Жизнь скоро показала ей, что в этой любви она не найдет разрешения своей жизненной задачи… и, наконец, дала ей то, что ей было нужнее всего: опять поставила ее на высоты искусства, после долгого искуса.
И на этот раз с тем, чтобы уже не свести ее с них.
Молодежь и концерты
Ермолова!
В вечер 14-го числа вы доставили много и много нам наслаждения. Мы не считаем нужным сдерживать себя от письменного выявления глубокого уважения к вашему таланту.
Мы уважаем вас.
Студенты Николай Михайлов, Николай Соколов.
Написано на вырванном из тетради листке линованной бумаги.
Эту записочку сохранила Мария Николаевна в числе немногих писем, сбереженных ею, – большую часть своего архива она уничтожила.
Так и видишь этих студентов 70-х годов. Достаточно одного обращения. Никакой уступки «приличиям» и шаблонным формам: ни «многоуважаемая», ни «Марья Николаевна», – строгое студенческое «Ермолова!», с каким они обратились бы к любой из знакомых курсисток. И никаких объяснений своих чувств, никаких красивых фраз. «Мы уважаем вас». Дано лучшее, что могли предложить: уважение.
И за этим чувствуется такое молодое поклонение, боящееся выдать свой восторг, такая свежесть чувства, что немудрено, что этот листок бумаги Мария Николаевна сохранила как дорогую память о тех далеких днях, в то время как сожгла письма многих выдающихся людей ее эпохи.
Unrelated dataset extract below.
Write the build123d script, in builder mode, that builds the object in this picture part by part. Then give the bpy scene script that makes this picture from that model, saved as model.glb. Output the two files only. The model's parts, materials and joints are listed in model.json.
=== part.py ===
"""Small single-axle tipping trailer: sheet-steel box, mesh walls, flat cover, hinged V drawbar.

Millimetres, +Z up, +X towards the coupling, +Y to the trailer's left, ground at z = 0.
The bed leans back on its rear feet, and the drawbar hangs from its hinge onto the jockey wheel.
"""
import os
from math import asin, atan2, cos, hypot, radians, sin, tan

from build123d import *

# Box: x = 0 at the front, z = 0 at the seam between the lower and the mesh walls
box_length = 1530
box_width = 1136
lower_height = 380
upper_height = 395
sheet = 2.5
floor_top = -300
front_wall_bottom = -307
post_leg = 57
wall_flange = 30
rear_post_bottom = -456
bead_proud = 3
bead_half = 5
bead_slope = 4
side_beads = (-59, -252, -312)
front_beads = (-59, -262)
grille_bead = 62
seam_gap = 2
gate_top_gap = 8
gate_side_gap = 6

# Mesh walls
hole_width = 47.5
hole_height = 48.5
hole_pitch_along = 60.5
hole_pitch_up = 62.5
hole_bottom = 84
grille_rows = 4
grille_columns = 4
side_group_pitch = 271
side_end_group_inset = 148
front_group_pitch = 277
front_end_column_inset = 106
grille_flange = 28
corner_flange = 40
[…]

Это ведь были трудные годы, о которых я говорила. Настоящие роли выпадали редко, начальство затирало, но публику обмануть было трудно, она – особенно ее революционно настроенная часть, молодежь, студенты, учащиеся, – сразу признала артистку и чувствовала ее своей и любимой, рвалась увидеть ее если не на сцене, то в концертах, на литературных вечерах, которые стали одним из средств общения с любимой артисткой и давали ей возможность проявлять ту силу, тот огонь, который тушили в Малом театре.
В то время студенты объединялись в землячества, конечно, неофициально, так как в ту суровую эпоху землячества считались опасными политическими, противоправительственными организациями, и участников их, а уж тем более основателей и активных деятелей, не только исключали из университета, но часто посылали и в места не столь отдаленные. Но молодежь не смущалась, продолжала свою работу, собирала для землячества средства, которые шли не только на помощь нуждающимся студентам, но и на революционные цели. К чести московских артистов надо сказать, что они, отлично, зная «крамольные цели», преследуемые этими землячествами, редко отказывались принимать участие в концертах, устраиваемых ими. Каждый такой литературный вечер, не говоря обо всех других концертах, где также часто под видом «помощи нуждающимся учительницам» или чего-либо в этом роде средства собирались на политическую пропаганду и на помощь политическим ссыльным и т. д., был бы неудачным, если бы его афишу не украшало имя Марии Николаевны Ермоловой или таинственные три звездочки, под которыми оно крылось, так как театральная дирекция большею частью не разрешала участия «казенных артистов» в концертах.